Les Nord-Irlandais en faveur du "remain"

Un autre problème se pose concernant le peuple nord-irlandais. Si les Britanniques ont voté en faveur du Brexit, ce n’est pas le cas des Nord-Irlandais. Ces derniers étaient favorables au «  remain  » à 56%. Or, selon une clause des accords du Vendredi Saint signés en 1998 entre la République d’Irlande et l’Irlande du Nord, les peuples britanniques et irlandais se doivent de reconnaître «  la légitimité du choix librement consenti par la majorité du peuple nord-irlandais concernant son statut, qu’il préfère continuer à soutenir l’union avec la Grande-Bretagne ou qu’il choisisse une Irlande unie souveraine   ». Ces accords de paix ont mis fin aux affrontements entre nationalistes catholiques et unionistes protestants. Cette période de trouble, encore douloureuse aujourd’hui, a fait plus de 3600 morts. Néanmoins, les dirigeants irlandais et britanniques post-Brexit ont rappelé qu’ils ne remettraient pas en cause ces accords et qu’ils s’opposeraient fermement à une «  frontière rigide  » entre les deux parties du territoire irlandais. Theresa May a même précisé que «  la paix et la stabilité en Irlande du Nord seront toujours l’une des priorités de (son) gouvernement  ».

Par ailleurs, Raymond McCord, un militant des droits des victimes des «  Troubles  », terme employé pour qualifier le conflit entre partisans de l’Union avec le royaume et partisans d’une Irlande unie, a lancé un recours en justice en vertu des accords du Vendredi Saint. Ce recours en manquement, appuyé par une coalition de militants et d’hommes politiques, serait fondé sur l’incompatibilité du Brexit avec les accords de 1998. La procédure est en cours, affaire à suivre…

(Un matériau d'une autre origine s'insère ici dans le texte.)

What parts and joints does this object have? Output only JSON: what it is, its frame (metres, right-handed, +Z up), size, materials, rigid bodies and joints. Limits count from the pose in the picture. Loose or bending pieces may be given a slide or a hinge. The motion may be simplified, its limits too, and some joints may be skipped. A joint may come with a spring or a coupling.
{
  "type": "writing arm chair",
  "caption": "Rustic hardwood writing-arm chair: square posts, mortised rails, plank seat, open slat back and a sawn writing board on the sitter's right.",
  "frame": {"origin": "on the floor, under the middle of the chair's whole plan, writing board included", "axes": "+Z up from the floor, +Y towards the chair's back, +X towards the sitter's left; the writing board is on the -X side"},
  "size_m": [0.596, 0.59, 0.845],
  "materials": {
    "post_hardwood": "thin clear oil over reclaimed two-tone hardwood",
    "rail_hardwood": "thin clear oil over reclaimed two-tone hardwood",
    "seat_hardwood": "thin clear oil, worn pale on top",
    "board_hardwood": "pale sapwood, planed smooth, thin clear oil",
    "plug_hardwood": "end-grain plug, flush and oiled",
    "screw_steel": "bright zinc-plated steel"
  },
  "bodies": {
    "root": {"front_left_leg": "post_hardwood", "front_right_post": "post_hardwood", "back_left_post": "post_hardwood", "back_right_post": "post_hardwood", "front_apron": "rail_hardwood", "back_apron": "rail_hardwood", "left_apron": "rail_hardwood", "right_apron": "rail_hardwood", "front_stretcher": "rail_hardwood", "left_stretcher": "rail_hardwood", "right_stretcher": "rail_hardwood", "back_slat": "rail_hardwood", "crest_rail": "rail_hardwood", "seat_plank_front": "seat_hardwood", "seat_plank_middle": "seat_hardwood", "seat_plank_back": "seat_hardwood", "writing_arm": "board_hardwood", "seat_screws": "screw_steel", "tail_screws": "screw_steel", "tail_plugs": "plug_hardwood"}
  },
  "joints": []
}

Une hausse des passeports pour la République d’Irlande

Au lendemain des résultats du référendum du 23 juin, le bureau de poste centrale à Belfast en Irlande du Nord a dû faire face à une montée fulgurante des demandes de passeports pour la République d’Irlande. Une montée telle que le bureau a été dans l’obligation de suspendre quelques jours ses demandes du fait d’un manque de formulaires de renseignement. L’explication de ce phénomène tient au fait que l’on peut demander automatiquement la nationalité de la République d’Irlande dès lors que l’on est né sur un territoire irlandais ou que l’on a un parent de nationalité irlandaise.

Or, on estime à plus de six millions le nombre de personnes d’ascendance irlandaise résidant en Grande-Bretagne. Les ressortissants britanniques, à l’instar des Nord-Irlandais, l’ont bien compris. Depuis le vote en faveur du Brexit, l’ambassade d’Irlande à Londres a en effet reçu plus de 4 000 dossiers par jour alors qu’avant, on en comptait que 200.

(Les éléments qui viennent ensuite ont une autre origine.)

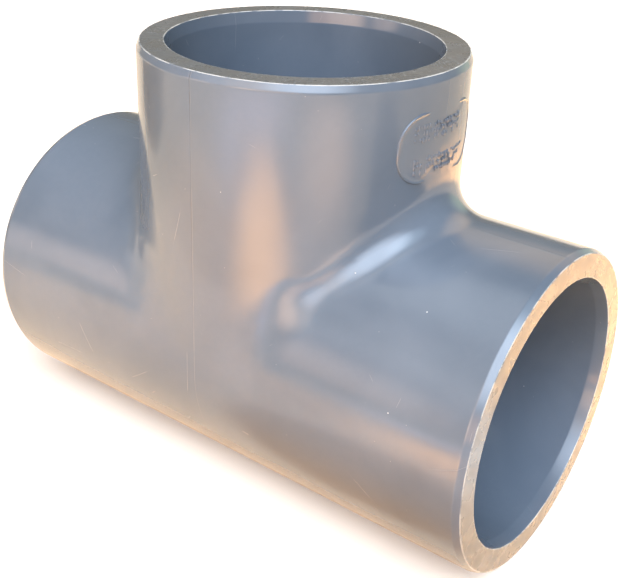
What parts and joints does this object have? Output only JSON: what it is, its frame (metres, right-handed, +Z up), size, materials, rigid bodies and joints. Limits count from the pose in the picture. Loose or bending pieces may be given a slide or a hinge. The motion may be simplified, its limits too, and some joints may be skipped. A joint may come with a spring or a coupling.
{
  "type": "pipe tee",
  "caption": "Equal 90 degree plastic pipe tee with three plain solvent-cement sockets, a crossing waterway and pipe stops.",
  "frame": {"origin": "the lowest point of the run barrel, straight under the crossing of the run's axis and the branch's axis", "axes": "+X along the run towards the right-hand socket, +Y to the back, +Z up along the branch towards its mouth"},
  "size_m": [0.1426, 0.0768, 0.1097],
  "materials": {
    "pvc_body": "glossy moulded grey PVC-U with faint flow and parting marks",
    "pvc_panel": "glossy moulded grey PVC-U, raised panel"
  },
  "bodies": {
    "root": {"centre_body": "pvc_body", "run_socket_left": "pvc_body", "run_socket_right": "pvc_body", "branch_socket": "pvc_body", "marking_panel": "pvc_panel"}
  },
  "joints": []
}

La délicate question d’un référendum sur l’unification de l’Irlande

Enda Kenny, chef du gouvernement irlandais, s’est prononcé en faveur d’un référendum sur la réunification des deux Irlande. Une proposition audacieuse qui pourrait écrire un chapitre de l’Histoire entre la République d’Irlande et l’Irlande du Nord. Selon le premier ministre irlandais, la clause des accords du Vendredi Saint, signés en 1998, pourrait être engagée. L’article 1.1 dispose que le peuple nord-irlandais a le droit à l’auto-détermination et l’article 1.4 que ce choix s’imposera d’office aux dirigeants irlandais et britanniques.

Exemple historique à l’appui, Enda Kenny fait un parallèle avec l’ex-RDA, rejoignant l’Union Européenne à l’issue de la réunification avec la RFA. Selon le premier ministre, l’Irlande du Nord intégrerait l’Union Européenne «  de la même façon que l’Allemagne de l’Est, après la chute du mur a pu être absorbée par l’Allemagne de l’Ouest et n’a pas eu à passer par un long et tortueux processus d’adhésion  ».

Bien que la République d’Irlande et l’Irlande du Nord soient entrées dans un processus de paix depuis 1998, les tensions inter-communautaires sont encore présentes. Il est donc légitime que la question irlandaise nécessite un «  traitement spécial  » dans les négociations sur le Brexit. Cependant, le compromis devra être approuvé par l’ensemble des Etats membres de l’Union Européenne.